Going quantitative isn't the whole answer to our current problems with assessment in promotion and tenure reviews—our colleagues in the sciences would no doubt present us with all kinds of cautions about relying too exclusively on metrics like citation indexes and impact factor—but given that we in the digital humanities excel at both uncovering the networked relationships among texts, and at interpreting and articulating what those relationships mean, couldn't we bring those skills to bear on creating a more productive form of post-publication review that serves to richly and carefully describe the ongoing impact that a scholar's work is having, regardless of the venue and type of its publication? If so, some of the roadblocks to a broader acceptance of open-access publication might be broken down, or at least rendered breakdown-able.

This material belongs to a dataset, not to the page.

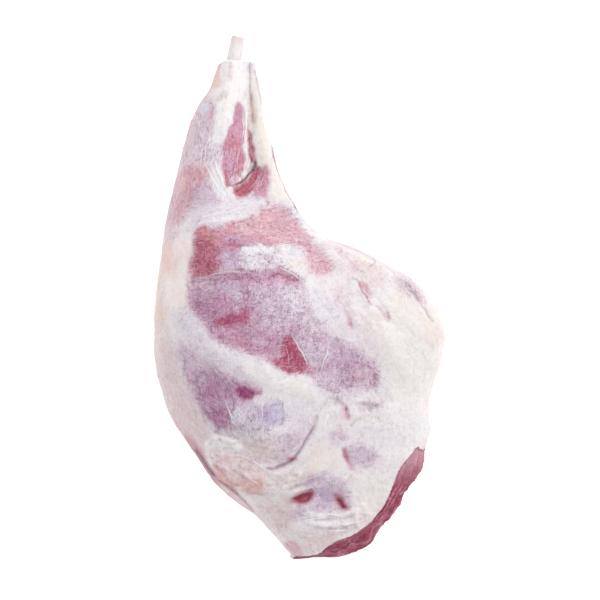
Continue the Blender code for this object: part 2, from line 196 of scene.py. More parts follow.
KNEE_AREAS = [
    ("silverskin", 2.5, 1, [(-91, 57), (-83, 66), (-76, 70), (-64, 74), (-49, 75), (-30, 76), (-20, 78),
        (-8, 75), (0, 67), (5, 60), (-1, 60), (-9, 68), (-22, 73), (-32, 69), (-38, 63), (-52, 60), (-62, 57),
        (-78, 55), (-88, 50), (-93, 49)]),
    ("white_fat", 2, 0.8, [(-80, 60), (-62, 62), (-48, 66), (-36, 66), (-40, 62), (-52, 59), (-63, 57),
        (-77, 55)]),
    # Painted light on the left edge, which turns from the key light
    ("brightened_left_fat", 4, 1, [(-99, 43), (-91, 46), (-84, 46), (-85, 28), (-89, 4), (-89, -7), (-99, -12),
        (-108, -2), (-107, 22)]),
    ("peach_fat", 7, 0.8, [(-107, 46), (-99, 44), (-97, 33), (-99, 23), (-105, 17), (-109, 22)]),
    ("mauve", 4, 0.8, [(-105, 55), (-93, 54), (-96, 46), (-102, 42), (-108, 44)]),
    ("peach_fat", 6, 0.7, [(-113, -2), (-108, -4), (-107, -16), (-110, -23), (-115, -16)]),
    ("pink_fat", 5, 0.7, [(-114, -20), (-105, -26), (-102, -50), (-97, -78), (-88, -102), (-94, -106),
        (-105, -82), (-113, -50)]),
]
THIGH_AREAS = [
    ("veined_mauve", 4, 1, [(-80, 55), (-63, 57), (-53, 60), (-40, 62), (-32, 68), (-22, 74), (-14, 71),
        (-7, 66), (0, 56), (7, 47), (14, 38), (25, 22), (14, 19), (5, 23), (2, 13), (6, -8), (16, -19),
        (23, -32), (35, -34), (46, -41), (53, -48), (61, -53), (64, -63), (61, -70), (50, -72), (36, -72),
        (24, -74), (14, -69), (6, -60), (-8, -60), (-20, -55), (-30, -48), (-41, -44), (-55, -40), (-66, -36),
        (-72, -29), (-75, -23), (-82, -17), (-88, -7), (-88, 6), (-86, 17), (-85, 28), (-83, 40)]),
    ("rose_lean", 3, 1, [(-82, 55), (-70, 54), (-58, 50), (-58, 42), (-62, 31), (-63, 22), (-68, 16),
        (-86, 15), (-85, 28), (-83, 40)]),
    ("deep_rose", 4, 1, [(-82, 48), (-75, 47), (-69, 42), (-66, 33), (-66, 24), (-70, 18), (-80, 17),
        (-85, 18), (-84, 34)]),
    ("peach_lean", 3, 0.6, [(-80, 54), (-70, 54), (-62, 49), (-68, 46), (-77, 46)]),
    ("peach_lean", 2, 0.5, [(-72, 50), (-64, 50), (-62, 44), (-68, 42)]),
    ("salmon", 3, 0.9, [(-60, 56), (-48, 60), (-34, 67), (-23, 73), (-14, 71), (-7, 66), (0, 56), (7, 47),
        (2, 42), (-8, 41), (-19, 42), (-30, 43), (-40, 46), (-48, 48), (-60, 50)]),
    ("rose_lean", 3, 0.8, [(-61, 57), (-52, 59), (-48, 54), (-49, 49), (-60, 50)]),
    ("red_lean", 3, 0.6, [(-59, 42), (-49, 44), (-44, 40), (-48, 36), (-56, 36)]),
    ("mauve_pink", 3, 0.8, [(-48, 50), (-38, 48), (-34, 43), (-44, 42)]),
    ("rose_lean", 3, 0.5, [(-34, 49), (-22, 46), (-14, 42), (-24, 42), (-34, 44)]),
    ("pale_salmon", 6, 0.8, [(0, 44), (10, 44), (18, 34), (26, 22), (16, 18), (7, 20), (2, 30)]),
    ("white_fat", 3, 0.6, [(0, 40), (6, 34), (8, 24), (4, 16), (0, 24)]),
    ("salmon", 4, 0.45, [(11, 30), (18, 28), (21, 21), (12, 20)]),
    ("magenta_pink", 4, 0.6, [(-64, 38), (-52, 38), (-49, 30), (-56, 28), (-64, 30)]),
    ("lilac", 4, 0.6, [(-62, 34), (-50, 34), (-46, 22), (-58, 22)]),
    ("clear_skin", 2.5, 0.9, [(-47, 37), (-38, 41), (-27, 41.5), (-8, 41.5), (2, 37), (5, 14), (-6, 19),
        (-16, 22), (-27, 21), (-38, 20), (-46, 23), (-47, 30)]),
    ("white_fat", 2, 0.8, [(-44, 38), (-34, 40), (-20, 41), (-20, 35), (-32, 33), (-42, 34)]),
    ("cream_fat", 2.5, 0.7, [(-20, 40), (0, 39), (3, 28), (5, 13), (-3, 16), (-10, 23), (-18, 30)]),
    ("yellow_fat", 2, 0.5, [(-9, 31), (-4, 30), (0, 20), (-5, 22)]),
    ("pale_blue", 3, 0.5, [(-9, 38), (-2, 38), (-2, 30), (-8, 31)]),
    ("pink_fat", 2, 0.5, [(-62, 22.5), (-46, 22), (-45, 19), (-62, 18)]),
    ("magenta_pink", 1.5, 0.9, [(-60, 16), (-48, 18), (-38, 17.5), (-31, 14.5), (-40, 12), (-52, 11),
        (-59, 13)]),
    ("purple_lean", 1.5, 0.5, [(-53, 15), (-44, 15.5), (-38, 13.5), (-46, 12)]),
    ("magenta_pink", 1.5, 0.9, [(-28, 16.5), (-20, 18), (-17.5, 14), (-21.5, 9.5), (-28, 11.5)]),
    ("pale_salmon", 1, 0.8, [(-18, 15.5), (-14, 15.5), (-12, 12), (-16, 12)]),
    ("mauve", 4, 0.6, [(-85, 13), (-72, 14), (-68, 8), (-74, 2), (-86, 4)]),
    ("lilac", 3, 0.9, [(-67, 11), (-52, 12), (-46, 8), (-44, -2), (-54, 1), (-62, 4)]),
    ("pale_lilac", 2.5, 0.7, [(-55, 4), (-45, 7), (-42, -3), (-49, -6)]),
    ("magenta_pink", 4, 0.7, [(-68, 3), (-57, 4), (-52, -4), (-54, -10), (-66, -10), (-72, -4)]),
    ("purple_lean", 5, 0.4, [(-86, 8), (-72, 4), (-62, -10), (-66, -18), (-76, -20), (-86, -8)]),
    ("magenta_lean", 3, 0.95, [(-66, -19), (-58, -14), (-48, -9), (-38, -9), (-36, -18), (-46, -21),
        (-57, -24), (-65, -23)]),
    ("deep_lean", 2, 0.75, [(-65, -19.5), (-58, -16.5), (-51, -18.5), (-56, -23), (-63, -22.5)]),
    ("pale_lilac", 6, 0.75, [(-40, 8), (-11, 10), (2, 8), (3, -10), (-2, -26), (-16, -27), (-33, -22),
        (-36, -8)]),
    ("clear_skin", 4, 0.6, [(-20, 8), (2, 12), (5, -7), (16, -20), (24, -32), (13, -33), (0, -24), (-8, -8)]),
    ("magenta_pink", 4, 0.6, [(-72, -24), (-54, -23), (-38, -24), (-36, -42), (-54, -39), (-67, -34)]),
    ("rose_lean", 3, 0.6, [(-56, -31), (-42, -31), (-39, -40), (-50, -39)]),
    ("magenta_pink", 4, 0.55, [(-38, -31), (-22, -30), (-12, -32), (-12, -46), (-24, -46), (-36, -43)]),
    ("pale_lilac", 3, 0.5, [(-30, -45), (-18, -44), (-16, -49), (-30, -50)]),
    ("deep_lean", 2, 1, [(-14, -31), (-6, -31), (-2, -36), (2, -43), (5.5, -50), (6, -58), (-2, -60.5),
        (-10, -60), (-18, -56), (-26, -51), (-20, -48.5), (-13, -46), (-13.5, -40)]),
    ("rose_lean", 3, 0.6, [(-20, -48), (-12, -46), (-12, -34), (-18, -38)]),
    ("rose_lean", 2.5, 0.5, [(6, -50), (12, -52), (12, -62), (4, -60)]),
    ("pale_lilac", 3, 0.9, [(-4, -29), (8, -26), (24, -32), (26, -44), (18, -55), (9, -54), (5, -47),
        (0, -37)]),
    ("mauve_pink", 4, 0.4, [(10, -28), (22, -30), (23, -36), (12, -36)]),
    ("lilac", 3, 0.7, [(22, -36), (38, -37), (48, -44), (45, -52), (32, -52), (24, -47)]),
    ("lilac", 4, 0.45, [(12, -56), (30, -52), (38, -58), (35, -71), (22, -73), (12, -66)]),
    ("pale_lilac", 3, 0.85, [(43, -52), (54, -49), (62, -55), (65, -63), (59, -70), (48, -71), (42, -61)]),
    ("pale_lilac", 6, 0.7, [(8, -60), (28, -64), (50, -66), (62, -64), (60, -74), (36, -82), (14, -78)]),
    ("purple_lean", 2, 0.4, [(44, -52), (53, -51), (54, -56), (46, -57)]),
    ("purple_lean", 2, 0.35, [(42, -61), (50, -61), (52, -66), (42, -66)]),
    ("purple_lean", 1.5, 0.7, [(58, -60), (63, -61), (63, -66), (58, -65)]),
]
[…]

There seem to me two key imperatives in the implementation of such a system, however, which get at the personnel-review issues that Steve is pointing to—one of them is that senior, tenured scholars have got to lead the way not just in demanding the development and acceptance of such a system, but in making use of it, in committing ourselves to publishing openly because we can; worrying about the authority or the prestige of such publishing models later. Second, we have got to present compelling arguments to our colleagues about why these models must be taken seriously—not just once, but over and over again, making sure that we've got the backs of the more junior scholars who are similarly trying to do this work.

It comes back to scholarly values. But the ethical obligation doesn't stop with publishing in open-access venues. It must extend to working to develop and establish the validity of new means of assessment appropriate to those venues.